Alf Messer

Personal information
- Full name: Alfred Thomas Messer
- Date of birth: 8 March 1900
- Place of birth: Deptford, England
- Date of death: 1947 (aged 46–47)
- Position(s): Centre half

Senior career*
- Years: Team / Apps / (Gls)
- Sutton Town / ? / (?)
- Mansfield Town / ? / (?)
- 1922: Nottingham Forest / 0 / (0)
- 1923–1929: Reading / 271 / (18)
- 1930–1931: Tottenham Hotspur / 51 / (2)
- 1934–1935: Bournemouth & Boscombe / 10 / (0)

= Alf Messer =

English footballer

Alfred Thomas Messer (8 March 1900 – 1947) was a footballer who played for Sutton Town, Mansfield Town, Reading, Nottingham Forest, Tottenham Hotspur and Bournemouth.

== Football career ==
Messer played non League football at Sutton Town before joining Mansfield Town.
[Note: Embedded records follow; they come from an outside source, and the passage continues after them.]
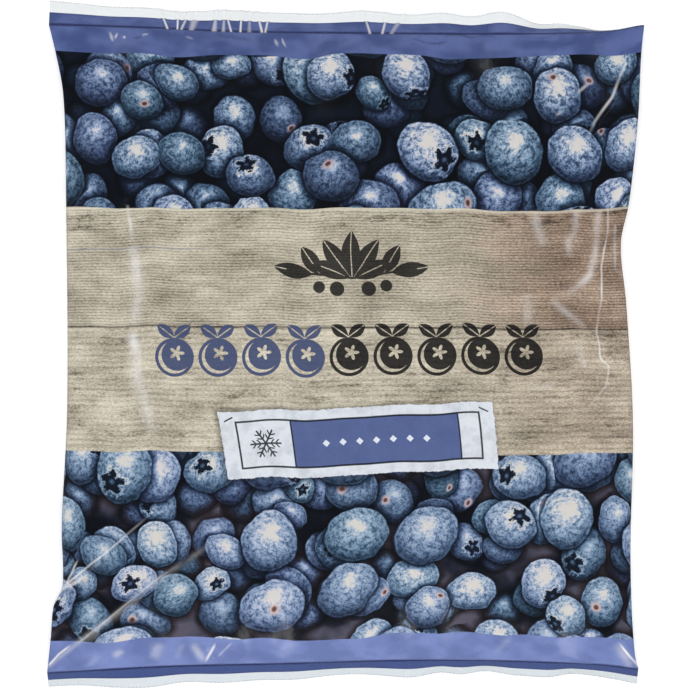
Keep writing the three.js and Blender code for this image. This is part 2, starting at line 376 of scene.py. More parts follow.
def pleats(x, out):
    """Sharp little pleats across the top seal, from 0 to 1."""
    ridge = np.zeros_like(x)
    for at_seam, at_cut, *_ in PLEATS:
        apart = x - lerp(at_seam, at_cut, out)
        ridge = np.maximum(ridge, np.exp(-((apart / PLEAT_WIDTH) ** 2)))
    return ridge


def band_shift(x, v):
    """How far the print is moved up near the end bands."""
    size = abs(v)
    share = np.clip((size - SHIFT_START) / SHIFT_REACH, 0, 1)
    share = share * np.clip((FLAT_SEAM - size) / SHIFT_END, 0, 1)
    wave = np.where(v > 0, through(TOP_BAND_WAVE, x), through(BOTTOM_BAND_WAVE, x))
    return wave * eased(share)


def top_seam_y(x):
    return through(TOP_SEAM, x)


def bottom_seam_y(x):
    return through(BOTTOM_SEAM, x)


def seam_height(x, end):
    return waves(x, SEAM_WAVES, end, SEAM_HEIGHT)


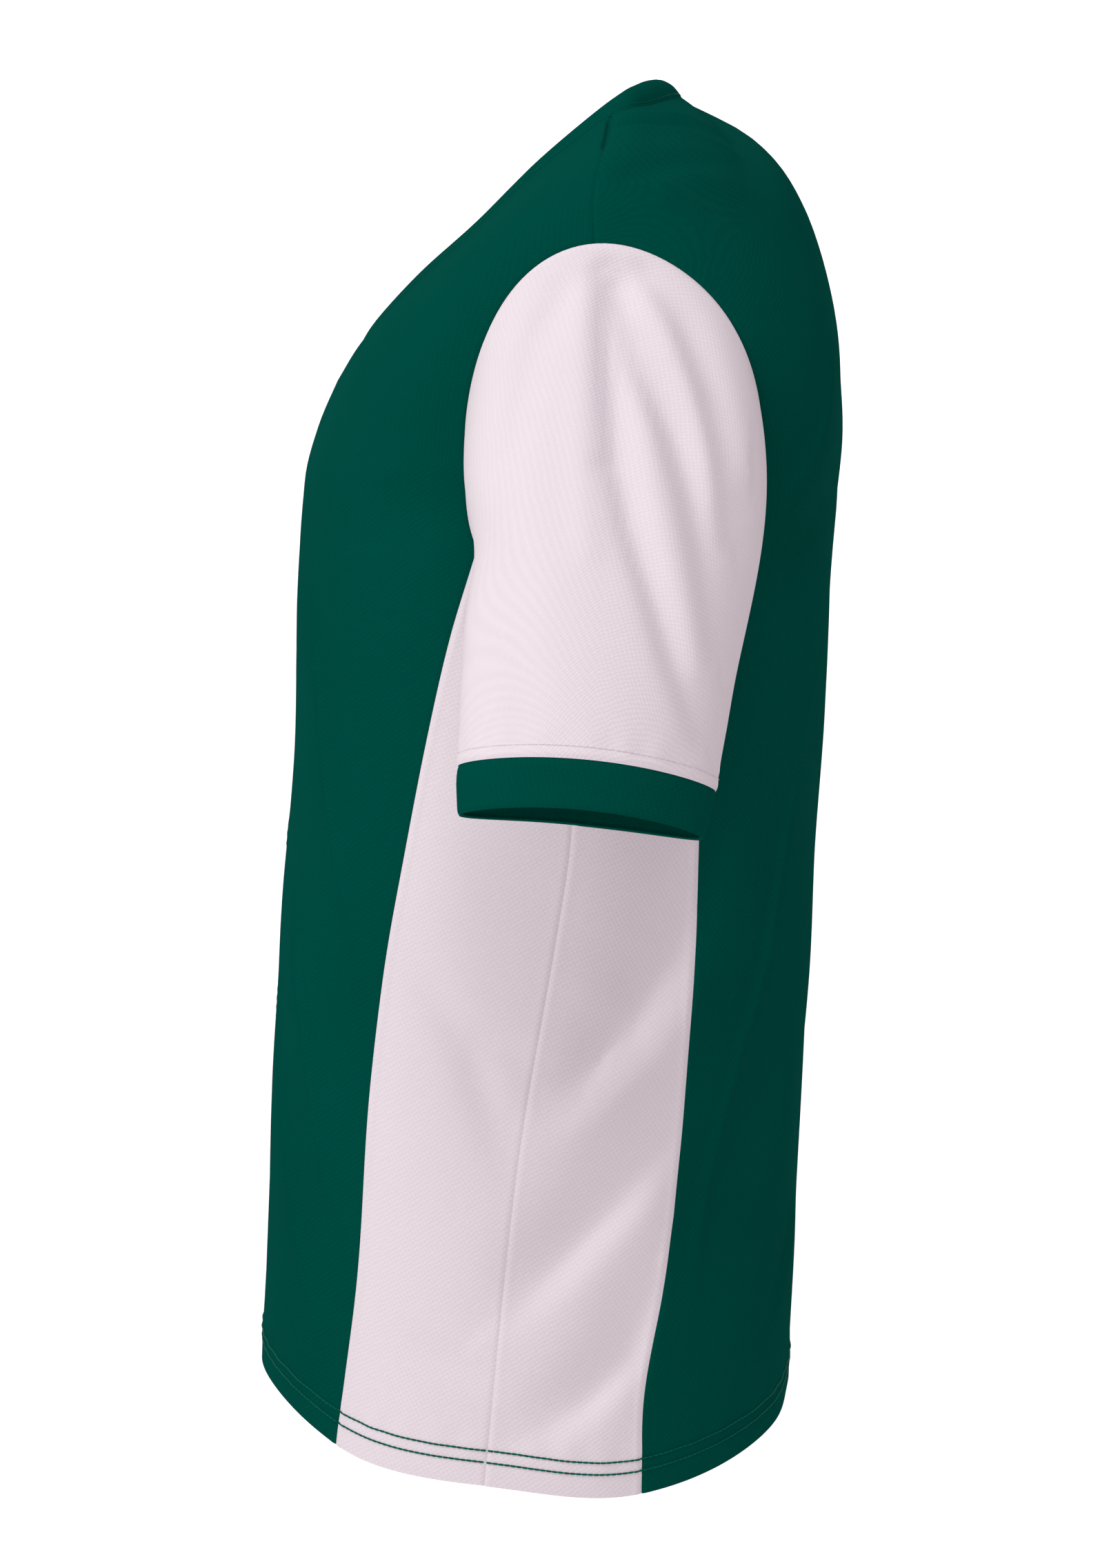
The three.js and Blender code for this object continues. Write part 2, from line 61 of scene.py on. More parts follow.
# Centre lines, by height: z, y
CENTRE_FRONT = [(-680, -187.5), (-580, -185), (-457, -179.5), (-335, -169.5), (-244, -168), (-183, -164),
                (-155, -155), (-128.5, -142.5)]
CENTRE_BACK = [(-690, 100.5), (-600, 103.5), (-487, 110), (-365, 115.3), (-244, 122.8), (-153, 127.3),
               (-92, 117.5), (-50, 106), (-23, 94.5), (5, 71), (20, 42.5)]

# Half width of the torso and how square its outline is, by height: z, half, power
TORSO_SIDE = [(-710, 188, 2.35), (-580, 190, 2.4), (-457, 192, 2.45), (-335, 193, 2.5), (-230, 193, 2.6),
              (-150, 195, 2.6)]

# Seams of the side inserts, by height: z, y
FRONT_SEAM = [(-700, -141), (-610, -130), (-497, -121), (-440, -114.5), (-384, -104), (-328, -93),
              (-273, -80), (-229, -67)]
SIDE_SEAM = [(-706, -63.5), (-620, -55), (-528, -44.5), (-421, -26), (-371, -19), (-246, -14)]
REAR_SEAM = [(-706, 16.5), (-660, 18), (-606, 27.5), (-551, 35.5), (-495, 40.5), (-384, 46), (-244, 48)]

HEM = {"front": -661, "front_seam": -688, "side_seam": -702, "rear_seam": -708, "back": -677}
HEM_FALL = {"front_seam": 0.32, "side_seam": 0.1, "rear_seam": -0.12}
UNDERARM = {"front": -206, "back": -222}

ARMHOLE = {"y": 2, "z": -175, "half_depth": 74, "rise": 97, "drop": 71, "power_above": 2, "power_below": 4,
           "lean": 10}
ARMHOLE_X = {"top": 212, "slope": 0.14, "blend_from": -246, "blend_to": -120}
ANGLES = {"shoulder": 95.6, "front_seam": 218.6, "side_seam": 257.3, "rear_seam": 303.7}

# Neckline and free edge of the neckband, with the V at 0, the shoulder at 1 and the back at 2:
# t, x, y, z, edge x, edge y, edge z
NECK = [
    (0.0, 0, -142.5, -128.5, 0, -127, -107),
    (0.2, 21, -126.5, -106, 9, -120, -97),
    (0.4, 43, -102, -82.5, 29, -96, -73.5),
    (0.6, 63, -71, -57, 48, -66, -49),
    (0.8, 80, -36, -27, 65, -34, -18),
    (1.0, 90, 1.5, 0, 75, 0.5, 10),
    (1.35, 75, 23, 8, 63, 16.5, 21),
    (1.7, 38, 38, 17, 32, 26.5, 27.8),
    (2.0, 0, 42.5, 20, 0, 29.5, 31),
    (2.3, -38, 38, 17, -32, 26.5, 27.8),
]

# How the upper rows leave the centre, and how far their ends reach: t, x, y, z, lead, tail
FRONT_ROWS = [
    (0.0, 1, 0, 0, 0.4, 0.4),
    (0.25, 0.98, -0.08, -0.1, 0.42, 0.34),
    (0.6, 0.93, -0.15, -0.33, 0.52, 0.28),
    (1.0, 0.95, -0.03, -0.31, 0.76, 0.26),
]
BACK_ROWS = [
    (0.0, 1, 0, 0, 0.4, 0.4),
    (0.5, 1, 0, 0, 0.44, 0.3),
    (0.75, 0.9, 0.26, -0.3, 0.42, 0.27),
    (0.88, 0.93, 0.12, -0.3, 0.56, 0.26),
    (1.0, 0.95, -0.03, -0.31, 0.76, 0.26),
]
LOWER_REACH = 0.4
SIDE_REACH = 0.34

SLEEVE_END = {"x": 286, "y": -12, "z": -339, "half_x": 36, "half_y": 62, "arch": 4.5}
SLEEVE_AXIS = np.array([0.17, -0.1, -0.98]) / np.linalg.norm([0.17, -0.1, -0.98])
SLEEVE_SPREAD = {"front": 0.06, "rear": 0.16}
CUFF = {"height": 23.5, "half_x": 33, "half_y": 58.5}
MIRROR = {1: np.array([1, 1, 1]), -1: np.array([-1, 1, 1])}
SLEEVE_TUCK = {"z": -230, "spread": 26, "amount": 6}
ROUND = np.linspace(-90, 270, 141)
BAND_BULGE = 1.8
SHOULDER_CREASE = 2.4
UPWARD = np.array([0.25, 0.1, 0.96])

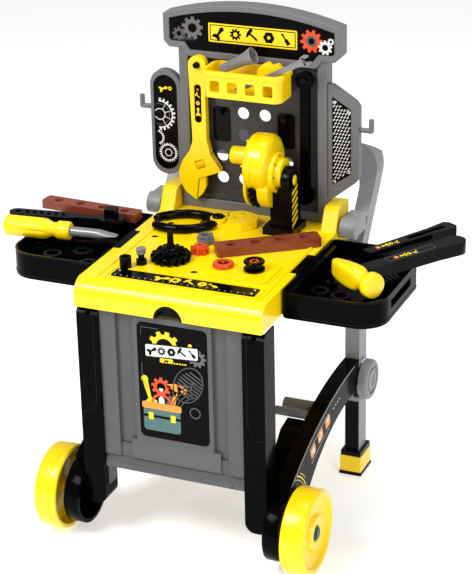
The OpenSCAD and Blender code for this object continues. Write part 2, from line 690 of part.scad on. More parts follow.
// ---- tools on the trays -----------------------------------------------------------------
hammer_at = [244, -94];
hammer_z = tray_z + 18;
hammer_len = (reach - 17 - hammer_at[0]) / cos(hammer_turn);
module hammer_head() color(yellow) translate([hammer_at[0], hammer_at[1], hammer_z]) rotate(hammer_turn - 90)
    difference() {
        union() {
            rotate([0, 90, 0]) translate([0, 0, 14]) cylinder(r = 13, h = 16);
            rotate([0, 90, 0]) translate([0, 0, 29]) cylinder(r = 19, h = 18);
            box([-18, 16], [-15, 15], [-17, 17]);
            flat_plate([-14, 14]) polygon([[-17, -13], [-17, 13], [-46, 9], [-50, -6]]);
        }
        box([-13, 13], [-10, 16], [-10, 10]);
    }
module hammer_handle() color(black) translate([hammer_at[0], hammer_at[1], hammer_z]) rotate(hammer_turn) {
    flat_plate([-9.8, 9.8]) polygon([[-9.7, -12.7], [15.5, -12.7], [60, -11], [hammer_len - 40, -13],
        [hammer_len, -17], [hammer_len, 17], [hammer_len - 40, 13], [60, 11], [15.5, 12.7], [-9.7, 12.7]]);
    translate([hammer_len, 0, -9.8]) cylinder(r = 17, h = 19.6);
}

module long_tool() color(black) translate([238, -22, tray_z + 14.5]) rotate(60) difference() {
    flat_plate([-14, 14]) polygon([[0, -9], [128, -11], [166, -15], [172, -8], [172, 8], [166, 15],
        [128, 11], [0, 9]]);
    flat_plate([8, 15]) polygon(round_box(80, 155, -4, 4, 3.9));
}

screwdriver_at = [-334, -84];
screwdriver_z = tray_z + 17;
module screwdriver_handle() color(yellow) translate([screwdriver_at[0], screwdriver_at[1], screwdriver_z])
    rotate([0, 90, 5]) difference() {
        union() {
            cylinder(r = 14, h = 76);
            translate([0, 0, 2]) rotate_extrude() polygon([[0, 0], [16, 0], [16, 70], [10.5, 82], [14.5, 88],
                [14.5, 108], [0, 108]]);
        }
        for (i = [0:7]) rotate(45 * i) translate([17.5, 0, 8]) cylinder(r = 3.2, h = 56);
        translate([0, 0, 100]) cylinder(r = 7.5, h = 12);
    }
module screwdriver_blade() color("#9a9a9c") translate([screwdriver_at[0], screwdriver_at[1], screwdriver_z])
    rotate([0, 90, 5]) {
        translate([0, 0, 100]) cylinder(r = 7.5, h = 68);
        translate([0, 0, 168]) cylinder(r1 = 7.5, r2 = 2, h = 18);
    }

module ratchet_wrench() color(black) translate([12 - reach, -18, tray_z + gap]) rotate(8) difference() {
    union() {
        flat_plate([0, 13]) polygon(concat(arc(0, 0, 12, 90, 270, 10), [[96, -12], [104, -7], [150, -7],
            [150, 7], [104, 7], [96, 12]]));
        translate([158, 0, 0]) cylinder(r = 21, h = 15);
        translate([149, -9, 15]) cube([18, 18, 15]);
    }
    translate([2, 0, -1]) cylinder(r = 4.5, h = 16);
    for (i = [0:5]) translate([18 + i * 12, 0, 10]) rotate(30) translate([-2.5, -6, 0]) cube([5, 12, 4]);
}

rear_frame();
knuckle_caps();
feet();
foot_pads();
hub_pins();
worktop();
hinge_ears();
ruler_strip();
front_grip();
table_peg();
gear_cluster();
red_gear();
castle_nut();
red_screw();
black_screw();
strip_table();
front_panel();
post_left();
post_right();
panel_decal();
rail_left();
rail_right();
cross_tubes();
axles();
rail_decals();
wheel_left();
wheel_right();
hub_cap_left();
hub_cap_right();
tray_left();
tray_right();
tray_left_parts();
tray_right_parts();
board_frame();
board_panel();
header();
header_decal();
wing_left();
wing_right();
wing_decals();
coat_hooks();
board_pegs();
basket();
basket_tools();
wrench_body();
wrench_jaw();
wrench_worm();
socket_wrench();
saw_body();
saw_handle();
saw_blade();
pliers_lower();
pliers_upper();
hammer_head();
hammer_handle();
screwdriver_handle();
screwdriver_blade();
ratchet_wrench();
long_tool();
strip_tray();
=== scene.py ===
import json
import math

import bmesh
import bpy
from mathutils import Matrix, Vector
from mathutils.geometry import tessellate_polygon


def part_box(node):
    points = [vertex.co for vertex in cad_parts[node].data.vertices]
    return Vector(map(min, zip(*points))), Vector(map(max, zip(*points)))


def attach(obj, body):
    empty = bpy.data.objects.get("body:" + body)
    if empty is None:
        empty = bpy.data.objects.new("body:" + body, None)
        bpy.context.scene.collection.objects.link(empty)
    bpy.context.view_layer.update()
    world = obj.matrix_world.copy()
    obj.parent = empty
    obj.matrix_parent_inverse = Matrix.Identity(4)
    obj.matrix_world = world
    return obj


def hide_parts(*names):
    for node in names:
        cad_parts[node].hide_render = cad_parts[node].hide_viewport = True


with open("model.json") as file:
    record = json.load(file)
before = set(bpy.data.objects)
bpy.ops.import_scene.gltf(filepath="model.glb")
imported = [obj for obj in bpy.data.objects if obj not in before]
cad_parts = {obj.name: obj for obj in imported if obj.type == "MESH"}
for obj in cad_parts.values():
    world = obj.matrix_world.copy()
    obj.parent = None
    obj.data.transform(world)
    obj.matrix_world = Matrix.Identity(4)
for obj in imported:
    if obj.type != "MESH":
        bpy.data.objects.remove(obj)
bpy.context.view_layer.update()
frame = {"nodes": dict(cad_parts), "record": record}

NODES = frame["nodes"]
MM = 0.001
MERGE = 0.000001        # metres; points of a drawn piece closer than this are one point
CAD_MERGE = 0.00002     # metres; the same for a CAD node's mesh
SHARP_ANGLE = 38        # degrees; edges sharper than this are not smoothed over
BUMP_DEPTH = 0.0003     # metres; height of the plastic's grain
SIDES = (-1, 1)
BOTH = ((-1, "left"), (1, "right"))


def span(node):
    """Lowest and highest corner of a CAD node in millimetres, as (x0, y0, z0), (x1, y1, z1)."""
    lo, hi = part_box(node)
    return [v * 1000 for v in lo], [v * 1000 for v in hi]


# ---------------------------------------------------------------- materials
def lin(c):
    """sRGB 0-255 to linear RGBA."""
    out = []
    for v in c:
        v = v / 255.0
        out.append(v / 12.92 if v <= 0.04045 else ((v + 0.055) / 1.055) ** 2.4)
    return (*out, 1.0)


def plastic(name, col, rough=0.3, vary=0.08, grain=0.12, size=0.9, spec=0.5, coat=0.0, wear=0.35, metal=0.0):
    """Moulded plastic: faint colour drift, fine grain in the bump, uneven gloss and paler worn edges."""
    m = bpy.data.materials.new(name)
    m.use_nodes = True
    nt = m.node_tree
    N, L = nt.nodes, nt.links
    p = N["Principled BSDF"]
    p.inputs["Specular IOR Level"].default_value = spec
    p.inputs["Metallic"].default_value = metal
    p.inputs["Coat Weight"].default_value = coat
    p.inputs["Coat Roughness"].default_value = 0.06
    tc = N.new("ShaderNodeTexCoord")

    def noise(scale, detail, rough_=0.5):
        n = N.new("ShaderNodeTexNoise")
        n.inputs["Scale"].default_value = scale
        n.inputs["Detail"].default_value = detail
        n.inputs["Roughness"].default_value = rough_
        L.new(tc.outputs["Object"], n.inputs["Vector"])
        return n

    def blend(factor, a, b):
        mix = N.new("ShaderNodeMix")
        mix.data_type = "RGBA"
        L.new(factor, mix.inputs["Factor"])
        if isinstance(a, tuple):
            mix.inputs["A"].default_value = a
        else:
            L.new(a, mix.inputs["A"])
        mix.inputs["B"].default_value = b
        return mix.outputs["Result"]

    def spread(value, lo, hi, out_lo, out_hi):
        r = N.new("ShaderNodeMapRange")
        for key, v in zip(("From Min", "From Max", "To Min", "To Max"), (lo, hi, out_lo, out_hi)):
            r.inputs[key].default_value = v
        L.new(value, r.inputs["Value"])
        return r.outputs["Result"]

    c = lin(col)[:3]
    drift = blend(noise(9.0, 3.0).outputs["Fac"], (*(x * (1 - vary) for x in c), 1),
                  (*(min(1, x * (1 + vary)) for x in c), 1))
    geo = N.new("ShaderNodeNewGeometry")
    edge = spread(geo.outputs["Pointiness"], 0.54, 0.64, 0.0, wear)
    worn = blend(edge, drift, (*(min(1, x * 1.2 + 0.02) for x in c), 1))
    L.new(worn, p.inputs["Base Color"])
    gloss = spread(noise(34.0, 4.0, 0.6).outputs["Fac"], 0.3, 0.7, max(0.03, rough - 0.06), rough + 0.06)
    L.new(gloss, p.inputs["Roughness"])
    b = N.new("ShaderNodeBump")
    b.inputs["Strength"].default_value = grain
    b.inputs["Distance"].default_value = BUMP_DEPTH
    L.new(noise(1000.0 / size, 2.0).outputs["Fac"], b.inputs["Height"])
    L.new(b.outputs["Normal"], p.inputs["Normal"])
    return m


def film(name, col, vary=0.04, spec=0.35):
    """Printed label ink: smooth, slightly glossy, no wear."""
    return plastic("printed_" + name, col, 0.32, vary, 0.03, 2.0, spec, wear=0.0)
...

In 1922 he joined Nottingham Forest but left the club without playing a senior match. The centre half signed for Reading in 1923 and went on to feature in 271 matches and scored 18 goals between 1923 and 1929. Messer signed for Tottenham Hotspur in 1930 and played in 52 games and found the net twice in all competitions. On leaving White Hart Lane he joined Bournemouth & Boscombe where he made a further 10 appearances and where he finally ending his playing career.